Task :: Pick out every line that holds the string "this" and copy it.

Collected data
· · · ·
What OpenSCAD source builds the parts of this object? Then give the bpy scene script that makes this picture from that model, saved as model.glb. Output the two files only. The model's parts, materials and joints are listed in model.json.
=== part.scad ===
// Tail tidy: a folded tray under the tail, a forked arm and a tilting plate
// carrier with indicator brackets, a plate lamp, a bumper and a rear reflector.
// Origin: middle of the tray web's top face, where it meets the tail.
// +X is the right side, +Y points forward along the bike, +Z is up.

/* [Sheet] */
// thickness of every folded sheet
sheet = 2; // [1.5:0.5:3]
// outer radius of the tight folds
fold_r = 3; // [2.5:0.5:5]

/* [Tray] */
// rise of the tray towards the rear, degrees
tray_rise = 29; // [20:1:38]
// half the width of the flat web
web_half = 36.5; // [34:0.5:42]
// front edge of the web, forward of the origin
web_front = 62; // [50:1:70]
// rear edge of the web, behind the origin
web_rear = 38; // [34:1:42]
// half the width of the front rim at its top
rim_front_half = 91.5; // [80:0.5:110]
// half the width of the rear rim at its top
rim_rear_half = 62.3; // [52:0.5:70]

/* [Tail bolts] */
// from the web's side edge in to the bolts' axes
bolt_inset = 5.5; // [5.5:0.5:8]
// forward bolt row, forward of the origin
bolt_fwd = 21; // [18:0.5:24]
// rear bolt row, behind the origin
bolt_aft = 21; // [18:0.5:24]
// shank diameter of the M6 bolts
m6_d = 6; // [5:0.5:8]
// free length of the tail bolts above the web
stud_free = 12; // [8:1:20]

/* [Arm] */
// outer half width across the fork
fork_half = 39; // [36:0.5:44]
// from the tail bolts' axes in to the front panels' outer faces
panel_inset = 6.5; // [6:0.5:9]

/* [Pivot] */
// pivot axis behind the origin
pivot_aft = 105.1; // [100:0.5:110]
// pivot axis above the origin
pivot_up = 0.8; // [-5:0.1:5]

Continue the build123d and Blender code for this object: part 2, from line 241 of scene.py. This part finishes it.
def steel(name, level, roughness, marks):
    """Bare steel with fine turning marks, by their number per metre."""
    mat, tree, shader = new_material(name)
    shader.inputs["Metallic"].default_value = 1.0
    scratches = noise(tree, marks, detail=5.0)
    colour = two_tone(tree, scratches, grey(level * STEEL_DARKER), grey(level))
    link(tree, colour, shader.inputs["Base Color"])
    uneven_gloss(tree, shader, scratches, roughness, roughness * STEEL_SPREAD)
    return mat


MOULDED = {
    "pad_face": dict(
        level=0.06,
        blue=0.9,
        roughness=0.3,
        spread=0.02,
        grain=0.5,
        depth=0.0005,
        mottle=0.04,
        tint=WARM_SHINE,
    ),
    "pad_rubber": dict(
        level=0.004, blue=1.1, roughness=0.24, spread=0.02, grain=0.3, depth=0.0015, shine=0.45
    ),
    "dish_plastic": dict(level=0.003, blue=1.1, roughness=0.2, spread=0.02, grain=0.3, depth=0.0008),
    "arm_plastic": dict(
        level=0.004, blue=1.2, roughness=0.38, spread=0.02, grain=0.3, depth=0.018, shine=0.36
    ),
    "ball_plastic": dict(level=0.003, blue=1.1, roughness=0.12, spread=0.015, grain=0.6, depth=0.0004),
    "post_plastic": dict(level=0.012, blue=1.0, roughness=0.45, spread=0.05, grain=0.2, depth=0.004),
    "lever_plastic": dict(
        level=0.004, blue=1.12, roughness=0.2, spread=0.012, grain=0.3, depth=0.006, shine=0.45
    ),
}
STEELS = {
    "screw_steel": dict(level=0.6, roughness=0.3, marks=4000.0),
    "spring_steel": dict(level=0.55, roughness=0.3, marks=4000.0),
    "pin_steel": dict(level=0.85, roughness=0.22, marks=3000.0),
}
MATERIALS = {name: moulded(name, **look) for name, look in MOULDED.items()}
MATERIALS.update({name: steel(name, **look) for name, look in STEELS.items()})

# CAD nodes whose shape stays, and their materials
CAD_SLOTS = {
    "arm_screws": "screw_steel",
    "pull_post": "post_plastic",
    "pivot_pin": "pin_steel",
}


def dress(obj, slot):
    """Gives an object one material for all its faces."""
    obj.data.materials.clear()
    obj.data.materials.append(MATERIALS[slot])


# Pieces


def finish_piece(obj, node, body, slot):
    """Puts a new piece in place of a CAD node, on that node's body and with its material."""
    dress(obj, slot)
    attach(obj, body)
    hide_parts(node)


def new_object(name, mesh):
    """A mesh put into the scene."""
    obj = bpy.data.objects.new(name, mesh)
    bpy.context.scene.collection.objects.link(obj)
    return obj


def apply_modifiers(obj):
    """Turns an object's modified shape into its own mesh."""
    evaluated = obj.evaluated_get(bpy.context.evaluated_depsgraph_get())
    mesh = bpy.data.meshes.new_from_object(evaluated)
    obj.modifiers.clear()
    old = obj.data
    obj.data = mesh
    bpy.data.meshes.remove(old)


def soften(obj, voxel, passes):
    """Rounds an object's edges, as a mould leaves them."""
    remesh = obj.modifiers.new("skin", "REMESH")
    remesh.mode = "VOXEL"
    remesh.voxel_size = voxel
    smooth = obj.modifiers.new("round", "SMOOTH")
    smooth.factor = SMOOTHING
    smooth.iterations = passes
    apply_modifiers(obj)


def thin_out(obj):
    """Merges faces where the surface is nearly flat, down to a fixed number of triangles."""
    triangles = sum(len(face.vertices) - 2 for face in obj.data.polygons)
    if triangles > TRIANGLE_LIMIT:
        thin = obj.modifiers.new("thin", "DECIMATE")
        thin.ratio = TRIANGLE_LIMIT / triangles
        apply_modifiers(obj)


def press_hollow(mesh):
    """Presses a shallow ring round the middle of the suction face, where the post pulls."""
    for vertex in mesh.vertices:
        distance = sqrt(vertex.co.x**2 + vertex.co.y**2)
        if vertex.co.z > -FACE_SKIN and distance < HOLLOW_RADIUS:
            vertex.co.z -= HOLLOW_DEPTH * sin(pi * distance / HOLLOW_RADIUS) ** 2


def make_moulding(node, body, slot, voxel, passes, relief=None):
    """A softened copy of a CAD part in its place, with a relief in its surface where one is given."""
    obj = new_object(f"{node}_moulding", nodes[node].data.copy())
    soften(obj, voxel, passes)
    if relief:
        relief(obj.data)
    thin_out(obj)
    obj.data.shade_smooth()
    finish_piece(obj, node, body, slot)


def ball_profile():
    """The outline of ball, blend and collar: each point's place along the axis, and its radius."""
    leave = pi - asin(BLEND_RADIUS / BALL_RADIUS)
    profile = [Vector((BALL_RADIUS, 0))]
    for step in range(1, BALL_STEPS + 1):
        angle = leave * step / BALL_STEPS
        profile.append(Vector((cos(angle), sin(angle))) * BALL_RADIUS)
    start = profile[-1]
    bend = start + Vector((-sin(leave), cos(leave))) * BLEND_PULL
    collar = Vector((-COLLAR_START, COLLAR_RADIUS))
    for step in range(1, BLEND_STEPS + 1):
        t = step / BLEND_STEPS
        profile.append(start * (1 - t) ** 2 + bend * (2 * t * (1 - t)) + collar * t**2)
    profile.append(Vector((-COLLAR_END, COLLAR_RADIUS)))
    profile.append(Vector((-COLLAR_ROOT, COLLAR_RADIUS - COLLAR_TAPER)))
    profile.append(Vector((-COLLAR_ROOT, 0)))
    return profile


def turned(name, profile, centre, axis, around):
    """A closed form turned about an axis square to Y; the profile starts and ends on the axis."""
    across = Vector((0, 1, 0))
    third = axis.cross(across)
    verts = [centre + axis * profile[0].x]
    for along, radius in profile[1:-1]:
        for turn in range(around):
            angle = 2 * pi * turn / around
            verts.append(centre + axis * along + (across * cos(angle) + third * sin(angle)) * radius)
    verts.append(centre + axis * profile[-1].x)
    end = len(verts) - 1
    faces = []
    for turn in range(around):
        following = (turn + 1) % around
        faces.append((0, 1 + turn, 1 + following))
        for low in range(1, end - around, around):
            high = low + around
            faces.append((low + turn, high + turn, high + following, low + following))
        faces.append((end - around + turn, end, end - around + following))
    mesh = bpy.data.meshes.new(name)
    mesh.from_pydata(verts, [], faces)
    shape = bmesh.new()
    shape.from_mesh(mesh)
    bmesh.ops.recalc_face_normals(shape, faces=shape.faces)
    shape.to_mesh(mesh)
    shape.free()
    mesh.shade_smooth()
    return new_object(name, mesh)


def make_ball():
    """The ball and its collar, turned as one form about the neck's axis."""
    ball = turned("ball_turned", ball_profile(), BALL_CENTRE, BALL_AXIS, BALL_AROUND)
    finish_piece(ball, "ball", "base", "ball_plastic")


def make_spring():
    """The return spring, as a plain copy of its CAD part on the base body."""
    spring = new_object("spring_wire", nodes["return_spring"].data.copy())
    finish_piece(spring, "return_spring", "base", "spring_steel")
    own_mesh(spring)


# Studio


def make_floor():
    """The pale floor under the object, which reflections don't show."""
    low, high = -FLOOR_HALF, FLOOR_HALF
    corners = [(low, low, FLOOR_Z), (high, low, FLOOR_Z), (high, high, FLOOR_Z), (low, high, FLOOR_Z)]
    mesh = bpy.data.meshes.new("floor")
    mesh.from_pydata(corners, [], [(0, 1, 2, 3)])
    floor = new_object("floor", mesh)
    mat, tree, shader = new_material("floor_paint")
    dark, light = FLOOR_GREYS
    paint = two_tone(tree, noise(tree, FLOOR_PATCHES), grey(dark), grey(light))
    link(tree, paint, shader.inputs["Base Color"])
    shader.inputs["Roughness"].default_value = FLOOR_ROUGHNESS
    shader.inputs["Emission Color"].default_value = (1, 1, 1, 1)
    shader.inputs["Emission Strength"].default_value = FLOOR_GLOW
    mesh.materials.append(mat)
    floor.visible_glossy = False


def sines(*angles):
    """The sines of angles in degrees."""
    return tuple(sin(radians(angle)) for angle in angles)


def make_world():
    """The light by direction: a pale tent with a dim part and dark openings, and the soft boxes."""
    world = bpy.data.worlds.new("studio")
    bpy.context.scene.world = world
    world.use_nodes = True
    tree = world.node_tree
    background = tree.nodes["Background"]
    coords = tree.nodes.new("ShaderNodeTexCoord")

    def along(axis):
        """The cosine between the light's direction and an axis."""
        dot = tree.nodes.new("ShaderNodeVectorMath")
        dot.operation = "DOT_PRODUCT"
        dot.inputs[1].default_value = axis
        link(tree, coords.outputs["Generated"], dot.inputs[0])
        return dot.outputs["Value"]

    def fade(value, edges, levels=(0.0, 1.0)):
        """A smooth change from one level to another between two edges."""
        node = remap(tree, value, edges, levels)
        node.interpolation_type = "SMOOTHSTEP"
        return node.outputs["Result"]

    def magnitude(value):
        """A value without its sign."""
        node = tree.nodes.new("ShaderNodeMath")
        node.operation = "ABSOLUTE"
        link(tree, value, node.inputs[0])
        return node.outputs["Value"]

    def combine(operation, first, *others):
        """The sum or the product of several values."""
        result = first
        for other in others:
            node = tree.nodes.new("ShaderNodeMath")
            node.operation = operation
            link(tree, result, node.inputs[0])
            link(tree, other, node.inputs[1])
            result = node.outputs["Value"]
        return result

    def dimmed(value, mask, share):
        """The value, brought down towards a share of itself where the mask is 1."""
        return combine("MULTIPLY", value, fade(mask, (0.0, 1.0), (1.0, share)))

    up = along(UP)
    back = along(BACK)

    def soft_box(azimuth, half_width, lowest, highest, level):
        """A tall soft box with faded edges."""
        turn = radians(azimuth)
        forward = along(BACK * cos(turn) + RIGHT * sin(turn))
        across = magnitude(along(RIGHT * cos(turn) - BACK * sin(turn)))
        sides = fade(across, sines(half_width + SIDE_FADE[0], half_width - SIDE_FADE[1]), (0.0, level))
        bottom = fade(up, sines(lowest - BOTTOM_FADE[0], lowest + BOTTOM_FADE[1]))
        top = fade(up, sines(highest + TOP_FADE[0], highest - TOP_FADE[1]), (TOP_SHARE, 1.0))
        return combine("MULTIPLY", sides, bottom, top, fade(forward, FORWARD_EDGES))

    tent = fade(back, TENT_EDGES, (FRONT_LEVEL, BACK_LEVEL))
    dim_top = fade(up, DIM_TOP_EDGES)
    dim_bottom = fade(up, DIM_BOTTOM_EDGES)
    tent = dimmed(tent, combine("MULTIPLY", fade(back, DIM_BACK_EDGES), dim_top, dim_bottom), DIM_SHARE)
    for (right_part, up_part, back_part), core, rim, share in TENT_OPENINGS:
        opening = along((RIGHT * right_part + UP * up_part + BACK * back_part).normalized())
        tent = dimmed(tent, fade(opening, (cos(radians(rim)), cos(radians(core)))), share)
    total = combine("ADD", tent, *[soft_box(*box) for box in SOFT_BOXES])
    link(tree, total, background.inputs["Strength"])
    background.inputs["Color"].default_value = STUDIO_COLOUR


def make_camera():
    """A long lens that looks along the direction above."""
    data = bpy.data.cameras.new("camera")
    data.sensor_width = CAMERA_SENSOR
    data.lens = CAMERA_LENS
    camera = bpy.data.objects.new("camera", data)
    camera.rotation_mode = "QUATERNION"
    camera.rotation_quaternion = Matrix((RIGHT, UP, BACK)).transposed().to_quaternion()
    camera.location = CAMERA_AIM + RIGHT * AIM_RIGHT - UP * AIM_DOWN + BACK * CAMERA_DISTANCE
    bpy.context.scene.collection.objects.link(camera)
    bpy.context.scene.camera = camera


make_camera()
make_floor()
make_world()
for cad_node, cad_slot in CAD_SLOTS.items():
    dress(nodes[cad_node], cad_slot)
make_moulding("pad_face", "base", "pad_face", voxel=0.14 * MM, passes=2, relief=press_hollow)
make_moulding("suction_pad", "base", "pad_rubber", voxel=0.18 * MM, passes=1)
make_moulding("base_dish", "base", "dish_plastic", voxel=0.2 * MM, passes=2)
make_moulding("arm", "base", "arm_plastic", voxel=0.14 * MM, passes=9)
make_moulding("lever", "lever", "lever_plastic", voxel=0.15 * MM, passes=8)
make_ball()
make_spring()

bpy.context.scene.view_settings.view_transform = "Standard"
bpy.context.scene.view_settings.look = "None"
· · · ·
Full response ::
What OpenSCAD source builds the parts of this object? Then give the bpy scene script that makes this picture from that model, saved as model.glb. Output the two files only. The model's parts, materials and joints are listed in model.json.
Continue the build123d and Blender code for this object: part 2, from line 241 of scene.py. This part finishes it.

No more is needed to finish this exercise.